La croissance pourrait être encore plus médiocre en cas de concrétisation des risques de révision à la baisse des prévisions ou d’interactions entre ces différents risques, qui incluent l’aggravation des mesures de restriction des échanges et de l’investissement transnational, la poursuite des incertitudes liées au Brexit, un échec des mesures de relance en Chine à prévenir un ralentissement plus marqué de l’activité, et des vulnérabilités financières découlant des tensions provoquées par le ralentissement de la croissance, concomittant à un niveau élevé de la dette des entreprises et à la détérioration de la qualité du crédit. Une hausse persistante des prix du pétrole, dans l’éventualité d’une nouvelle aggravation des tensions géopolitiques, pourrait aussi assombrir les perspectives de croissance. En revanche, une action déterminée de la part des décideurs publics s’employant à réduire les incertitudes liées à leur action et à améliorer les perspectives de croissance à moyen terme, notamment par des mesures visant à rétablir une meilleure prévisibilité des politiques commerciales, serait bénéfique pour la croissance partout dans le monde. En particulier, une inversion totale ou même partielle des restrictions commerciales mises en place ou annoncées cette année donnerait un coup de pouce à la croissance, même si les incertitudes sur l’avenir des politiques commerciales vont sans doute persister.
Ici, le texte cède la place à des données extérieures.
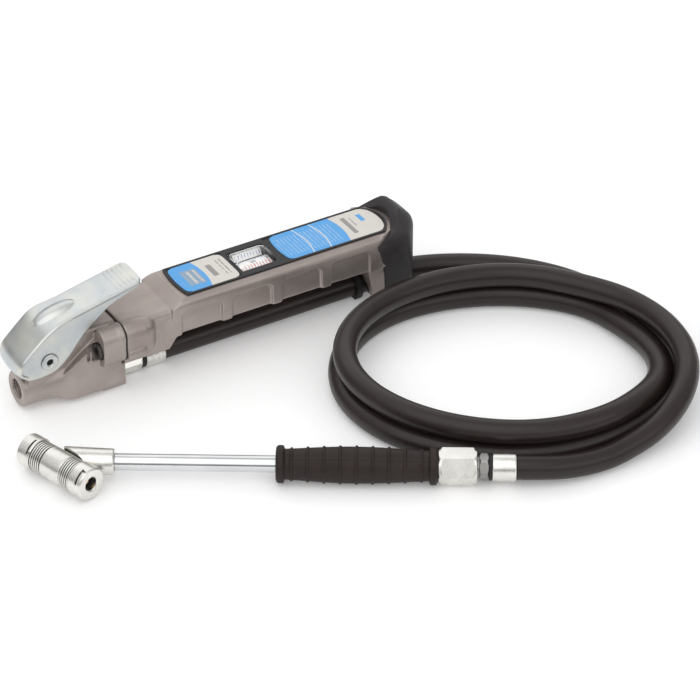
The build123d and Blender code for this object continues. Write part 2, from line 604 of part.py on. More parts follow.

L’atonie des perspectives économiques et la montée des risques de révision à la baisse par rapport aux prévisions demandent une action immédiate de la part des responsables de l’action publique pour réduire les incertitudes politiques, soutenir suffisamment lademande, augmenter la résilience vis‑à‑vis des risques et améliorer les perspectives d’évolution des niveaux de vie à moyen terme. Le manque de prévisibilité de la politique commerciale doit faire place à des approches collectives plus ordonnées, susceptibles d’aboutir au rétablissement d’un système transparent et fondé sur des règles propre à encourager les entreprises à investir. La politique monétaire a déjà pris un tour plus accommodant cette année dans la plupart des grandes économies, et une certaine marge d’assouplissement supplémentaire existe dans les économies de marché émergentes où l’inflation diminue et où les déséquilibres macroéconomiques sont limités. Dans de nombreuses économies avancées, particulièrement la zone euro, faire jouer les leviers budgétaires et structurels en plus de la politique monétaire permettrait d’étayer plus solidement la croissance et de générer moins de risques financiers qu’en mobilisant principalement la politique monétaire. Le niveau exceptionnellement bas des taux d’intérêt offre la possibilité d’utiliser plus activement la politique budgétaire pour engager des mesures propres à soutenir la demande à court terme et à améliorer les perspectives d’une croissance durable à moyen terme. Il faut revoir à la hausse les ambitions de réforme structurelle dans toutes les économies pour aider à compenser l’impact des chocs négatifs sur l’offre provoqués par l’augmentation des restrictions imposées aux échanges et à l’investissement transnational, améliorer la confiance et faciliter l’adoption des mesures nécessaires à l’amélioration des niveaux de vie et des perspectives de chacun. Si des risques de dégradation par rapport aux prévisions se concrétisent et s’il s’avère que la croissance mondiale est considérablement inférieure à ce qui était prévu, une action coordonnée de la part des pouvoirs publics, dans toutes les grandes économies, constituerait la réponse la plus efficace et la plus opportune.